… For aircraft carriers?
The Kuznetsov sounds like it’s just a shipload of bad luck. The recent fire allegedly did several hundred million dollars in damage – possibly totalling the ship. This makes a total of 3 accidents that have potentially totalled the ship: the dry dock supporting it failed and dropped the ship; a crane fell onto the deck and tore holes in some important things, and now one of the welders repairing the damage from the crane set the ship afire for a while.
The fire apparently compromised a great deal of electrical wiring. That’s going to mean no end of badness for the ship’s future reliability.
Remember: that is the pathetic thing that the US imperial navy’s 13 supercarriers are stacked up against. The Russians only have one aircraft carrier. It has been out of action since late 2017. The picture above may not be from the most recent fire; there was another one in 2009, which killed one crewmember. Apparently that fire was caused by a short circuit; my confidence in the Kuznetsov’s electrical system would be going down, rapidly. This is supposed to be a warship, the whole “catches fire, likes to burn” thing is not one of the attributes of a successful battle-worthy vessel. The US navy, obviously, does not need a fleet of supercarriers just to stand opposite the Kuznetsov – that’s all pentagon bullshit. The US Navy’s carriers are “force projection” – useful for parking opposite countries that don’t have a navy, and adjusting their attitude with a rain of high explosive. It’s the American Way.
Kuznetsov has a sister ship, the NS Vikramaditya. The Russians gave the ship to India, so long as they paid $800 million for “upgrade and refit” and another $1 billion for the aircraft and gear on board. The ship sat decommissioned from 1996 to 2004. The refit was supposed to finish in 2008, but because of scheduling overruns, the ship was not ready until 2012. Cost overruns were $1.2 billion. [Those Russian defense contractors are pikers compared to their American counterparts] It was, however, discovered that an Indian commodore responsible for the project pricing had been thoroughly bribed by the Russians.
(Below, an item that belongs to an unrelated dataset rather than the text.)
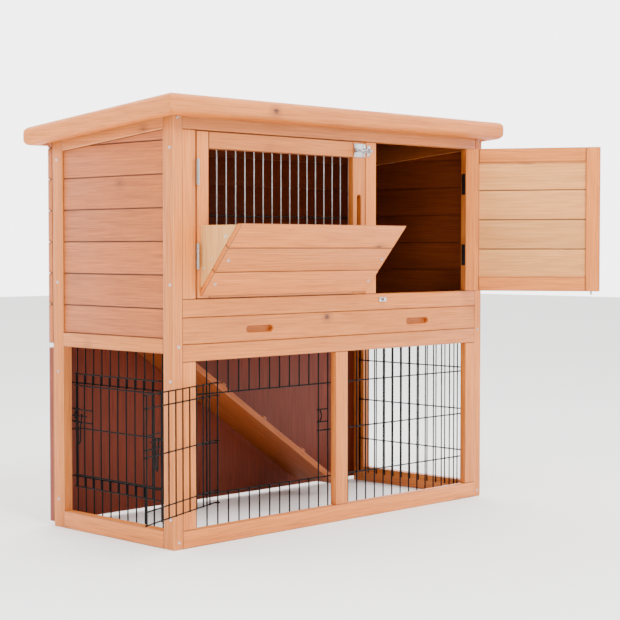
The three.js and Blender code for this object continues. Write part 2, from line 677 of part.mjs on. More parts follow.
// a fixed grid from a to b with an upright at each end, the others counted from first;
// door = [upright the door hangs on, pitches to the one it shuts on], or null
function grid(a, b, first, pitch, y, z0, z1, levels, door) {
  const uprights = [[a + WIRE / 2, z0, z1], [b - WIRE / 2, z0, z1]];
  const [hingeAt, cells] = door ?? [0, 0];
  for (let i = 0; first + i * pitch + WIRE / 2 <= b; i += 1) {
    const x = first + i * pitch;
    if (i > hingeAt && i < hingeAt + cells) {
      uprights.push([x, z0, levels[0] + WIRE / 2]);
      uprights.push([x, levels[2] - WIRE / 2, z1]);
    } else {
      uprights.push([x, z0, z1]);
    }
  }
  const cross = [[a, b, levels[0]], [a, b, levels[2]]];
  if (door) {
    cross.push([a, first + hingeAt * pitch + WIRE / 2, levels[1]]);
    cross.push([first + (hingeAt + cells) * pitch - WIRE / 2, b, levels[1]]);
  } else {
    cross.push([a, b, levels[1]]);
  }
  return mesh(uprights, cross, y, 1);
}

// a wire door hung by eyes on the upright at x; its wires stand in front of the grid
function wireDoor(x, y, pitch, cells, levels) {
  const h = WIRE / 2;
  const plane = y - WIRE - WIRE_RUN;
  const heights = doorLevels(levels);
  const uprights = [];
  for (let i = 1; i <= cells; i += 1) {
    uprights.push([x + i * pitch, heights[0] - h, heights[4] + h]);
  }
  const end = x + cells * pitch + h;
  const cross = heights.map((z) => [x + EYE_HOLE + 0.4, end, z]);
  let body = mesh(uprights, cross, plane, -1);
  for (const z of heights) {
    const eye = new THREE.Shape();
    eye.absarc(0, 0, EYE_R, 0, Math.PI * 2, false);
    const hole = new THREE.Path();
    hole.absarc(0, 0, EYE_HOLE, 0, Math.PI * 2, true);
    eye.holes.push(hole);
    const options = { depth: WIRE, bevelEnabled: false, curveSegments: 10 };
    const ring = new THREE.ExtrudeGeometry(eye, options);
    ring.translate(x, y, z - h);
    const arm = box(x + EYE_HOLE + 0.4, x + EYE_R, plane - 2 * WIRE + WEB, y, z - h, z + h);
    body = body.add(solid(ring)).add(solid(arm));
  }
  return body;
}

function buildWire() {
  const front = gridLevels(BOTTOM_RAIL_H, LOWER_TOP_Z0, FRONT_CROSS);
  const y = BACK_Y + WIRE / 2;
  const leftEnds = [STILE_EDGE - MESH_LAP, LOWER_MULLION[0] + MESH_LAP];
  const rightEnds = [LOWER_MULLION[1] - MESH_LAP, WIDTH - STILE_EDGE + MESH_LAP];
  const last = LOWER_MULLION[0] - LEFT_LAST;
  const steps = Math.floor((last - STILE_EDGE) / FRONT_PITCH);
  const leftFirst = last - steps * FRONT_PITCH;
  const rightFirst = LOWER_MULLION[1] + RIGHT_FIRST;
  const z0 = BOTTOM_RAIL_H - MESH_LAP;
  const z1 = LOWER_TOP_Z0 + MESH_LAP;
  // the door clears the stile when it stands open, and shuts on the last upright but one
  const turn = THREE.MathUtils.degToRad(180 - FRONT_DOOR_OPEN);
  const clearOf = STILE_EDGE + (y + 3 * WIRE) / Math.tan(turn);
  const hingeAt = Math.ceil((clearOf - leftFirst) / FRONT_PITCH);
  const cells = steps - 1 - hingeAt;
  const doorway = [hingeAt, cells];
  const left = grid(...leftEnds, leftFirst, FRONT_PITCH, y, z0, z1, front, doorway);
  put('front_left_grid', toGeometry(left), BLACK);
  const right = grid(...rightEnds, rightFirst, FRONT_PITCH, y, z0, z1, front, null);
  put('front_right_grid', toGeometry(right), BLACK);
  const hingeX = leftFirst + hingeAt * FRONT_PITCH;
  const door = toGeometry(wireDoor(hingeX, y, FRONT_PITCH, cells, front));
  put('front_wire_door', turned(door, hingeX, y, -FRONT_DOOR_OPEN), BLACK);

  // the side grids are drawn like the front ones and turned a quarter
  const side = gridLevels(BOTTOM_RAIL_H, MID_RAIL_Z0, SIDE_CROSS);
  const sideFirst = FRONT_POST_W + SIDE_FIRST;
  const sideEnds = [BACK_Y + SIDE_FIRST, REAR_POST_Y + MESH_LAP];
  const sideTop = FLOOR_TOP - FLOOR_T - WIRE - GAP;
  const toSide = (geometry) => {
    const place = new THREE.Matrix4().set(0, 1, 0, INNER_X0, 1, 0, 0, 0, 0, 0, 1, 0, 0, 0, 0, 1);
    return flipped(geometry.applyMatrix4(place));
  };
  const h = WIRE / 2;
  const plain = grid(...sideEnds, sideFirst, SIDE_PITCH, h, z0, sideTop, side, null);
  const sideCells = Math.floor((REAR_POST_Y - sideFirst) / SIDE_PITCH) - 1;
  const sideDoorway = [1, sideCells];
  const open = grid(...sideEnds, sideFirst, SIDE_PITCH, h, z0, sideTop, side, sideDoorway);
  put('side_left_grid', toSide(toGeometry(open)), BLACK);
  put('side_right_grid', mirrored(toSide(toGeometry(plain))), BLACK);
  const sideDoor = wireDoor(sideFirst + SIDE_PITCH, h, SIDE_PITCH, sideCells, side);
  put('side_wire_door', toSide(toGeometry(sideDoor)), BLACK);
}

// turn every triangle over, after a swap of two axes
function flipped(geometry) {
  const copy = loose(geometry);
  const position = copy.attributes.position;
  const hold = new THREE.Vector3();
  for (let i = 0; i < position.count; i += 3) {
    hold.fromBufferAttribute(position, i + 1);
    position.setXYZ(i + 1, position.getX(i + 2), position.getY(i + 2), position.getZ(i + 2));
    position.setXYZ(i + 2, hold.x, hold.y, hold.z);
  }
  copy.computeVertexNormals();
  return copy;
}

buildSides();
buildFront();
buildRear();
buildFloor();
buildRamp();
buildRoof();
buildTray();
buildLeftDoor();
buildFeeder();
buildRightDoor();
buildHinges();
buildBolts();
buildWire();

// origin at the middle of the underside of the whole hutch
const bounds = new THREE.Box3().setFromObject(hutch);
const middle = bounds.getCenter(new THREE.Vector3());
hutch.children.forEach((piece) => piece.geometry.translate(-middle.x, -middle.y, -bounds.min.z));

export default hutch;
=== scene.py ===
"""Looks for a two-storey rabbit hutch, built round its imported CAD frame."""

import json
import math
import random

import bmesh
import bpy
from mathutils import Matrix, Vector


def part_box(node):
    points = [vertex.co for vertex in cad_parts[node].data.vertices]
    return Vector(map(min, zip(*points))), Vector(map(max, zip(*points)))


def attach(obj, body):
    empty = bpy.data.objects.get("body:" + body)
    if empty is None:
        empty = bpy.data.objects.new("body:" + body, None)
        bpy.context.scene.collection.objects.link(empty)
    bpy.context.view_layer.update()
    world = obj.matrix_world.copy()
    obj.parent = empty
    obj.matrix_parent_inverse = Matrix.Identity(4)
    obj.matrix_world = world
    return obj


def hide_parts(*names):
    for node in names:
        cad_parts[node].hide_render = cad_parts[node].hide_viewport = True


bl_info = {
    "name": "Rabbit Hutch",
    "version": (1, 0, 0),
    "blender": (4, 5, 0),
    "location": "View3D > Sidebar > Hutch",
    "description": "Builds the timber, boards, wire and fittings of a rabbit hutch",
    "category": "Add Mesh",
}

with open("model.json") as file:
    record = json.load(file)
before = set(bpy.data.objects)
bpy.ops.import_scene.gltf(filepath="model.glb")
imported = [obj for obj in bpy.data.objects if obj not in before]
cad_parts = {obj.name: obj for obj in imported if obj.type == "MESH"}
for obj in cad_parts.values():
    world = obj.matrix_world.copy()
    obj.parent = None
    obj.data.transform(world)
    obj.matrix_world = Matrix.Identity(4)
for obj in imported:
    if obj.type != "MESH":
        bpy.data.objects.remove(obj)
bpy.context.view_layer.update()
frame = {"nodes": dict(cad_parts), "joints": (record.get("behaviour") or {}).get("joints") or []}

MM = 0.001
# hutch millimetres (left face, front face, ground) to the frame's metres
CORNER = Vector(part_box("side_left_front_post")[0])
ROOF_LOW, ROOF_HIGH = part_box("roof_panel")
PANEL_FALL = (ROOF_HIGH[2] - ROOF_LOW[2] - 12 * MM) / (ROOF_HIGH[1] - ROOF_LOW[1])


def at(x, y, z):
    """A point given in hutch millimetres, in the frame's metres."""
    return Vector((x * MM + CORNER.x, y * MM + CORNER.y, z * MM))


def linear(code):
    """An sRGB hex code as a linear colour."""
    channels = [(code >> shift & 255) / 255 for shift in (16, 8, 0)]
    return tuple(c / 12.92 if c < 0.04045 else ((c + 0.055) / 1.055) ** 2.4 for c in channels)


def joint(name):
    """The frame's record of one joint."""
    return next(j for j in frame["joints"] if j["name"] == name)


def length(name, description, default):
    return bpy.props.FloatProperty(
        name=name, description=description, default=default, unit="LENGTH", min=0.0, precision=4
    )


def colour(name, description, code):
    return bpy.props.FloatVectorProperty(
        name=name, description=description, default=linear(code), subtype="COLOR", min=0.0, max=1.0
    )


class HutchSizes(bpy.types.PropertyGroup):
    """Sizes of the details that the frame leaves plain."""

    arris: length("Arris", "Rounding of planed timber edges", 0.0013)
    board: length("Board", "Cover width of one wall board", 0.0594)
    board_ease: length("Board edge", "Chamfer between wall boards", 0.0011)
    wire: length("Wire", "Radius of the cage wire", 0.0014)
    bar: length("Bar", "Radius of the bars in the upper door", 0.0012)
    bullnose: length("Bullnose", "Radius on the roof edging", 0.011)
    screw: length("Screw", "Radius of a screw head", 0.0036)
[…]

The ship has also been plagued with problems: [wik]
On 17 September 2012, malfunctions were detected during trials. According to an official report, seven out of eight steam boilers of the propulsion machinery were out of order. Due to this, the deadline of the hand over this ship to the Indian Navy was postponed again until October 2013. Later investigation has determined that the cause for the engine failure was due to poor workmanship and supervision.
I suspect the ship did not perform as expected, with only 1 of 8 boilers functioning. It’s a miracle that it moved at all. [mb]
At least two people, including a civilian, were killed and another two injured, following leakage of toxic fumes from the sewage plant on June 10 2016. A number of workers were injured or died during ship’s renovation, in Russia.
I’m not sure I can think about what kind of toxic fumes come from a sewage plant, that are able to outright kill people. Derek Lowe once wrote about “hell’s dumpster” (thioacetone) [things I won’t work with] – perhaps that’s what one uses to clean a Russian aircraft carrier’s sewage plant.
There’s no doubt about it: nautical life is dangerous. The sea is unforgiving. So, apparently, are Russian sewage plants.
Carrier flight deck operations are insanely complicated and the margin for error is basically nonexistent. The US Navy has the only effective carrier fleet in the world, because the US fleet is the only one that practices and can actually operate their ships, and train their pilots. Carrier deck landings are notoriously difficult for pilots; there are so many things that can go wrong, and you do not want to try to deploy flight wings and deck crew that are out of practice. Since the Kuznetsov has not been doing flight operations for 4 years, there’s a good chance that they’ve lost a lot of the people that knew what they were doing.